### TO BE DONE
In full and without alteration, repeat the material.

### STORED DATA
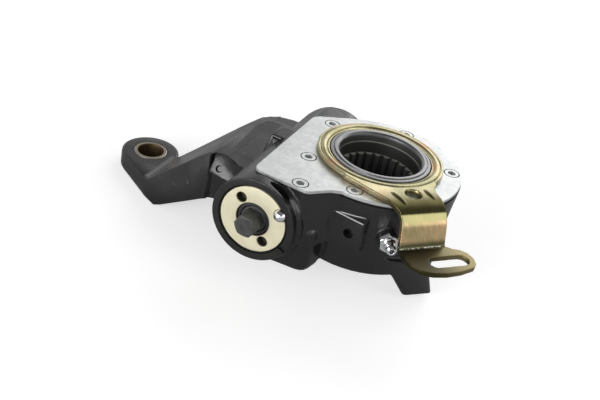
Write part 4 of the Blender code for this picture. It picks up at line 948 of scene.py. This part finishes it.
gasket_holes = [ring_of(3.1, 16, x, y) for x, y in SCREW_SPOTS] + [ring_of(HUB_OPENING_R, 120)]
gasket_skin = raised_shape(offset(plate_outline(), -0.6), *GASKET_Z, gasket_holes)
gasket = made("plate_gasket", gasket_skin, gasket_fibre(), 40)
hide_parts("gasket")
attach(gasket, "body")

ZINC = plate_zinc()
plate_holes = [ring_of(5.1, 40, x, y) for x, y in SCREW_SPOTS] + [ring_of(37.6, 128)]
plate = made("cover_plate_sheet", raised_shape(plate_outline(), *PLATE_Z, plate_holes), ZINC)
soften(plate, 0.42, 3, 40)
settle(plate)
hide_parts("cover_plate")
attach(plate, "body")


# Plate screws: six countersunk socket screws, driven flush with the plate.
# Each head is turned from bar and zinc plated; the tree sets one down at each point, turned at random as a
# driver leaves it.

SCREW_SIZES = {
    "Head Radius": 4.45, "Head Depth": 2.5, "Shank Radius": 2.5, "Length": 7.3, "Socket Radius": 2.7,
    "Socket Depth": 2.1,
}
SOCKET_TURN = 1.05


def screw_tree(finish):
    """Geometry nodes that set a screw, its cone head with a hexagonal socket, at every point of a mesh."""
    tree = bpy.data.node_groups.new("countersunk_screws", "GeometryNodeTree")
    tree.interface.new_socket("Geometry", in_out="OUTPUT", socket_type="NodeSocketGeometry")
    tree.interface.new_socket("Places", in_out="INPUT", socket_type="NodeSocketGeometry")
    for name in SCREW_SIZES:
        tree.interface.new_socket(name, in_out="INPUT", socket_type="NodeSocketFloat")
    build = Nodes(tree)

    def given(name):
        return build.node("NodeGroupInput", output=name)

    def cylinder(sides, radius, depth):
        sizes = {"Vertices": sides, "Radius": radius, "Depth": depth}
        return build.node("GeometryNodeMeshCylinder", None, sizes)

    def down(geometry, depth):
        drop = build.node("ShaderNodeCombineXYZ", None, {"Z": 0.0 - depth})
        return build.node("GeometryNodeTransform", None, {"Geometry": geometry, "Translation": drop})

    head_depth, shank_radius, socket_depth = given("Head Depth"), given("Shank Radius"), given("Socket Depth")
    cone = build.node("GeometryNodeMeshCone", None, {
        "Vertices": 48, "Side Segments": 1, "Radius Top": given("Head Radius"), "Radius Bottom": shank_radius,
        "Depth": head_depth,
    })
    socket = cylinder(6, given("Socket Radius"), socket_depth)
    head = build.node("GeometryNodeMeshBoolean", {"operation": "DIFFERENCE", "solver": "EXACT"}, {
        "Mesh 1": down(cone, head_depth), "Mesh 2": down(socket, socket_depth * 0.5),
    })
    shank_length = given("Length") - head_depth
    shank = down(cylinder(24, shank_radius, shank_length), shank_length * 0.5 + head_depth)
    screw = build.node("GeometryNodeJoinGeometry", None, {0: [shank, head]})
    turn = build.node("FunctionNodeRandomValue", {"data_type": "FLOAT"},
                      {"Min": 0.0, "Max": SOCKET_TURN, "Seed": 5}, "Value")
    angles = build.node("ShaderNodeCombineXYZ", None, {"Z": turn})
    rows = build.node("GeometryNodeInstanceOnPoints", None, {
        "Points": given("Places"), "Instance": screw, "Rotation": angles,
    })
    real = build.node("GeometryNodeRealizeInstances", None, {"Geometry": rows})
    painted = build.node("GeometryNodeSetMaterial", None, {"Geometry": real, "Material": finish})
    build.join(tree.nodes.new("NodeGroupOutput").inputs[0], painted)
    return tree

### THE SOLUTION
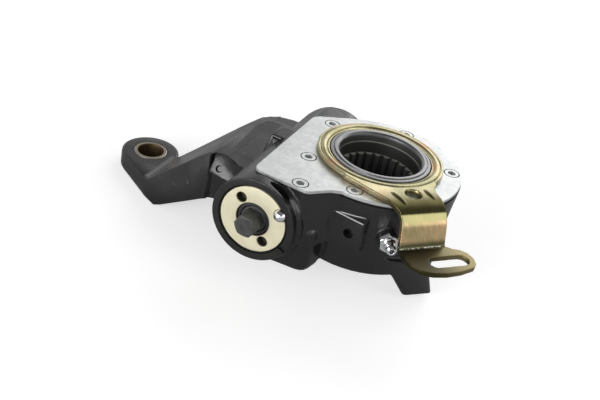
Write part 4 of the Blender code for this picture. It picks up at line 948 of scene.py. This part finishes it.
gasket_holes = [ring_of(3.1, 16, x, y) for x, y in SCREW_SPOTS] + [ring_of(HUB_OPENING_R, 120)]
gasket_skin = raised_shape(offset(plate_outline(), -0.6), *GASKET_Z, gasket_holes)
gasket = made("plate_gasket", gasket_skin, gasket_fibre(), 40)
hide_parts("gasket")
attach(gasket, "body")

ZINC = plate_zinc()
plate_holes = [ring_of(5.1, 40, x, y) for x, y in SCREW_SPOTS] + [ring_of(37.6, 128)]
plate = made("cover_plate_sheet", raised_shape(plate_outline(), *PLATE_Z, plate_holes), ZINC)
soften(plate, 0.42, 3, 40)
settle(plate)
hide_parts("cover_plate")
attach(plate, "body")


# Plate screws: six countersunk socket screws, driven flush with the plate.
# Each head is turned from bar and zinc plated; the tree sets one down at each point, turned at random as a
# driver leaves it.

SCREW_SIZES = {
    "Head Radius": 4.45, "Head Depth": 2.5, "Shank Radius": 2.5, "Length": 7.3, "Socket Radius": 2.7,
    "Socket Depth": 2.1,
}
SOCKET_TURN = 1.05


def screw_tree(finish):
    """Geometry nodes that set a screw, its cone head with a hexagonal socket, at every point of a mesh."""
    tree = bpy.data.node_groups.new("countersunk_screws", "GeometryNodeTree")
    tree.interface.new_socket("Geometry", in_out="OUTPUT", socket_type="NodeSocketGeometry")
    tree.interface.new_socket("Places", in_out="INPUT", socket_type="NodeSocketGeometry")
    for name in SCREW_SIZES:
        tree.interface.new_socket(name, in_out="INPUT", socket_type="NodeSocketFloat")
    build = Nodes(tree)

    def given(name):
        return build.node("NodeGroupInput", output=name)

    def cylinder(sides, radius, depth):
        sizes = {"Vertices": sides, "Radius": radius, "Depth": depth}
        return build.node("GeometryNodeMeshCylinder", None, sizes)

    def down(geometry, depth):
        drop = build.node("ShaderNodeCombineXYZ", None, {"Z": 0.0 - depth})
        return build.node("GeometryNodeTransform", None, {"Geometry": geometry, "Translation": drop})

    head_depth, shank_radius, socket_depth = given("Head Depth"), given("Shank Radius"), given("Socket Depth")
    cone = build.node("GeometryNodeMeshCone", None, {
        "Vertices": 48, "Side Segments": 1, "Radius Top": given("Head Radius"), "Radius Bottom": shank_radius,
        "Depth": head_depth,
    })
    socket = cylinder(6, given("Socket Radius"), socket_depth)
    head = build.node("GeometryNodeMeshBoolean", {"operation": "DIFFERENCE", "solver": "EXACT"}, {
        "Mesh 1": down(cone, head_depth), "Mesh 2": down(socket, socket_depth * 0.5),
    })
    shank_length = given("Length") - head_depth
    shank = down(cylinder(24, shank_radius, shank_length), shank_length * 0.5 + head_depth)
    screw = build.node("GeometryNodeJoinGeometry", None, {0: [shank, head]})
    turn = build.node("FunctionNodeRandomValue", {"data_type": "FLOAT"},
                      {"Min": 0.0, "Max": SOCKET_TURN, "Seed": 5}, "Value")
    angles = build.node("ShaderNodeCombineXYZ", None, {"Z": turn})
    rows = build.node("GeometryNodeInstanceOnPoints", None, {
        "Points": given("Places"), "Instance": screw, "Rotation": angles,
    })
    real = build.node("GeometryNodeRealizeInstances", None, {"Geometry": rows})
    painted = build.node("GeometryNodeSetMaterial", None, {"Geometry": real, "Material": finish})
    build.join(tree.nodes.new("NodeGroupOutput").inputs[0], painted)
    return tree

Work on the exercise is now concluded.